Hacia mediados del 2022, los presos de las 68 cárceles del Perú ascendieron a más de 87 mil; de ellos, solo 54,594 se encontraban sentenciados; 83,154 eran hombres y 4,404 mujeres. En el caso de los varones, el mayor promedio de edad fluctuaba entre 25 y 34 años, 89 % con educación básica y el principal delito cometido: robo agravado, seguido de violación y tráfico ilícito de drogas.

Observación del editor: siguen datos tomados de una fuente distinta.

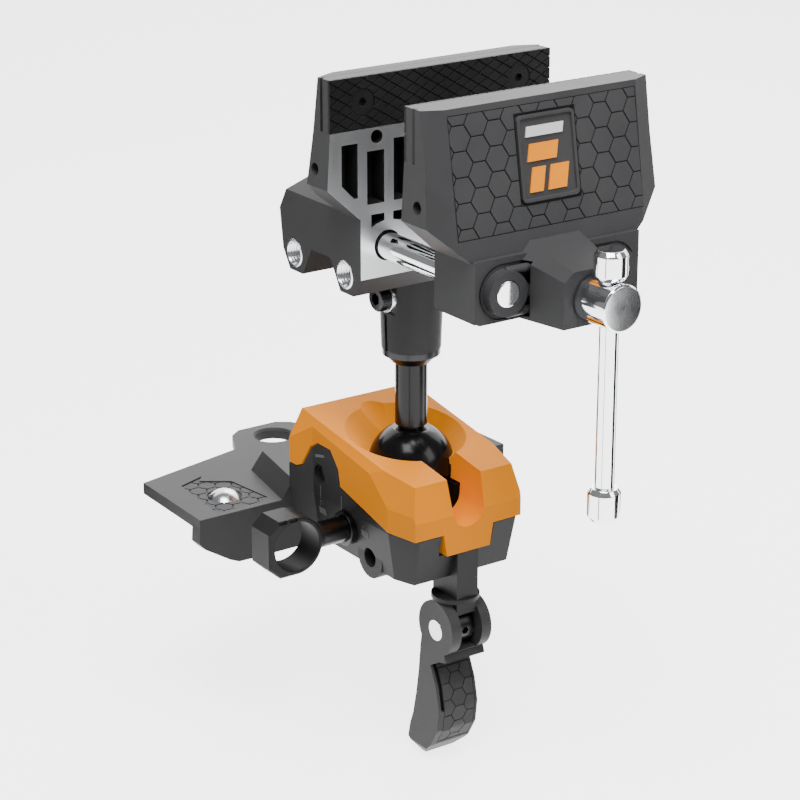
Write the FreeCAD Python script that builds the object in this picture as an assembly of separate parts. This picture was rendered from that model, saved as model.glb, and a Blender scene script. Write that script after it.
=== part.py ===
import FreeCAD, Part
import os
from math import cos, pi, radians, sin

V = FreeCAD.Vector

# ---- driving sizes, in millimetres ----
# The frame: x along the jaws, y towards the bench, z up.
# The origin lies under the bench plate, midway between its two bolts.
clear = 0.3            # gap between bodies that move past each other
slip = 0.05            # radial slip of a shaft in its hole

jaw_width = 127.0
jaw_top_z = 240.0
jaw_face_y = -97.0     # working face of the fixed jaw
jaw_gap = 59.5         # gap between the faces in the rest pose
insert_height = 25.0
insert_thick = 8.1
pad_thick = 1.6
insert_screw_x = 45.0
insert_screw_drop = 12.3
insert_head_r = 6.4
insert_shank_r = 3.0

flare_half = jaw_width / 2 + 1.6   # widest half width, below the insert
flare_drop = 51.7
block_half = 46.8
block_drop = 68.4
block_bottom = 97.8
block_thick = 30.6

rod_spacing = 63.0
rod_r = 6.5
rod_drop = 82.8
rod_front_y = jaw_face_y - 95.0
rod_rear_y = jaw_face_y + 80.0
screw_drop = 84.5
screw_r = 7.0
screw_head_r = 11.0
screw_head_length = 19.6
nose_front_y = jaw_face_y - 115.0
nut_r = 12.0
nut_length = 19.0
nut_front = 3.0
open_travel = 40.0

bar_r = 4.5
bar_length = 127.9
bar_knob_r = 7.75
bar_knob_height = 15.9
top_knob_height = 14.0

port_drop = 98.5
port_front = 14.1
port_rear = 58.5
port_outer_r = 7.2
port_inner_r = 5.0
port_depth = 12.0

column_y = jaw_face_y + 25.5
column_top_r = 16.6
column_end_r = 14.9
column_end_drop = 146.0
socket_r = 10.0
socket_top_drop = 106.0
ring_height = 3.6
cone_height = 4.4
stud_r = 8.1
ball_r = 22.0
ball_z = 31.5
clamp_screw_z = 121.8
clamp_head_r = 6.5
clamp_head_length = 5.2

plate_half = 95.2
plate_thick = 6.0
plate_front_y = -23.0
plate_rear_y = 38.2
tab_rear_y = 77.0
bolt_x = 67.2
bolt_r = 4.0
bolt_length = 18.0
flange_thick = 8.0
flange_bottom_z = -22.0
dock_top_z = 16.0

base_rear_y = plate_front_y - clear
base_bottom_z = -13.0
shell_top_z = 12.1
base_half = 34.0
base_front_y = -120.5
cover_gap = 0.5        # gap under the cover's lower edge
cover_half = 36.0
cover_rear_half = 42.4
cover_front_half = 31.7
side_front_y = -103.0
side_rear_y = -36.0
cover_front_y = -121.0
cover_rear_z = 53.7
cover_slope = 0.155
slot_half = 9.4
bowl_r = 30.0
cup_front_y = -96.2
cup_top_z = 25.4
hinge_y = -41.6
hinge_z = 24.0
hinge_pin_r = 4.0
hinge_hole_r = 5.0

post_half = 6.3
post_front_y = -120.5
post_rear_y = -99.8
post_bottom_z = -24.5
cam_y = -110.2
cam_z = -43.0
cam_pin_r = 5.5
cam_offset = 1.2
cam_rise = 0.6
cheek_outer = 12.1
grip_left = 8.6
grip_right = 10.6
cheek_inner = 6.2
drawbar_r = 4.2
eye_r = 8.6
washer_r = 12.2
washer_thick = 2.6
lever_bottom_z = -118.0

lock_y = -66.0
lock_z = 3.0
lock_r = 6.5
lock_core_r = 4.5
collar_r = 8.7
ring_x = -69.0
ring_half = 15.0
ring_hole_r = 12.9
ring_depth = 16.5
ring_bevel = 0.8
ring_shaft_x = ring_x + 16.6
tongue_half = 18.0
tongue_top_z = 1.5
tongue_bottom_z = -9.0
tongue_front_y = -84.0


# ---- small helpers ----
def box(x0, x1, y0, y1, z0, z1):
    return Part.makeBox(x1 - x0, y1 - y0, z1 - z0, V(x0, y0, z0))


def rod_x(x0, x1, y, z, r):
    return Part.makeCylinder(r, x1 - x0, V(x0, y, z), V(1, 0, 0))


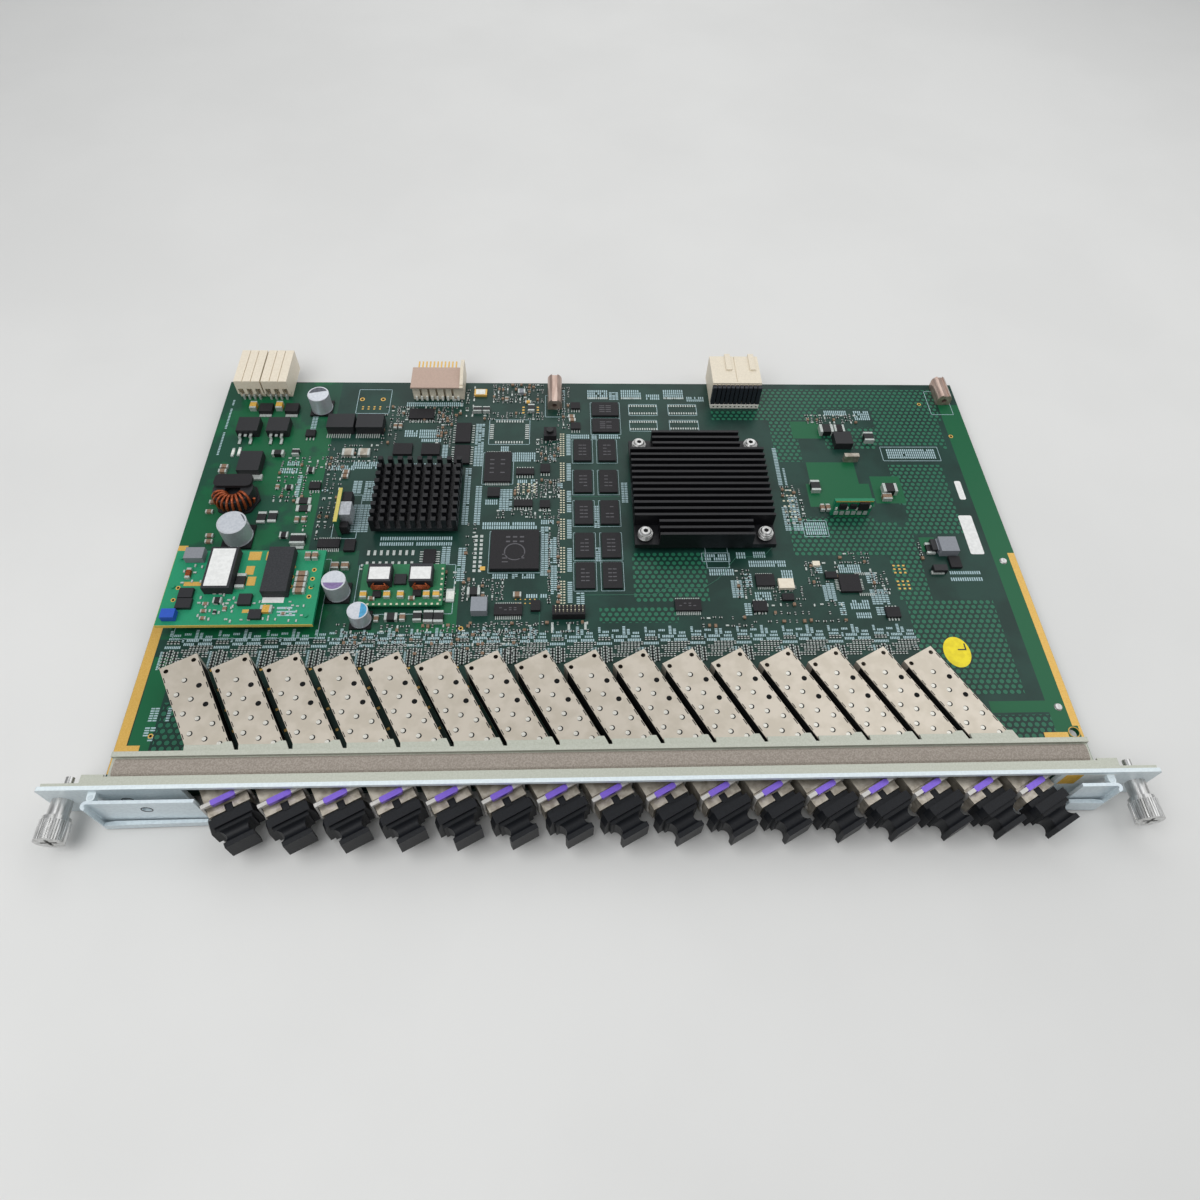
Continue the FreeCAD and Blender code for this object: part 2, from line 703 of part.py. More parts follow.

Hace unos días, tuve oportunidad de visitar el penal de Lurigancho, una cárcel ubicada en Lima, construida en 1962 y puesta en funcionamiento en 1974 y, por añadidura, la cárcel más sobre poblada del país y de América Latina: Con una capacidad para 2,500 presos y un hacinamiento real de más de 10 mil. Caminar por el denominado “Jirón de la Unión”, la ruta central en la que convergen las curiosas y decoradas entradas de la mayoría de los pabellones, en compañía de un puñado de amigas y algunos representantes de la capellanía hacia la parte más alta, donde se encontraba la capilla del penal, resultó impresionante. “Quien no está preso de la necesidad, está preso del miedo: unos no duermen por la ansiedad de tener las cosas que no tienen y otros no duermen por el pánico de perder las cosas que tienen” decía Eduardo Galeano y no le faltaba razón. Hoy, reflexiono brevemente sobre esta experiencia de haber recorrido este penal y haber tenido la oportunidad de compartir unas horas con un grupo abultado de presos y varios de sus familiares, con ocasión de una misa de cierre de un magnífico retiro llevado adelante por 25 hombres, laicos, servidores de “Emaus”.

Me queda la enorme satisfacción de comprobar que, aún en las peores circunstancias, en el dolor más profundo y en la soledad más sonora, los seres humanos estamos dotados de sensibilidad y capacidad para ofrecer consuelo sincero y afecto espontaneo aún a las personas que no conocemos y que puedan haber cometido algún crimen o algún error. Acompañar a un grupo de seres humanos privados de su libertad y a sus familiares, y ser testigo de sus hondas lágrimas, de sus aflicciones y de su necesidad de recibir un abrazo de consuelo, me devolvió la esperanza de pensar que aun podemos reconstruir de las cenizas de nuestros errores, una sociedad más comprensiva y más justa que ayer.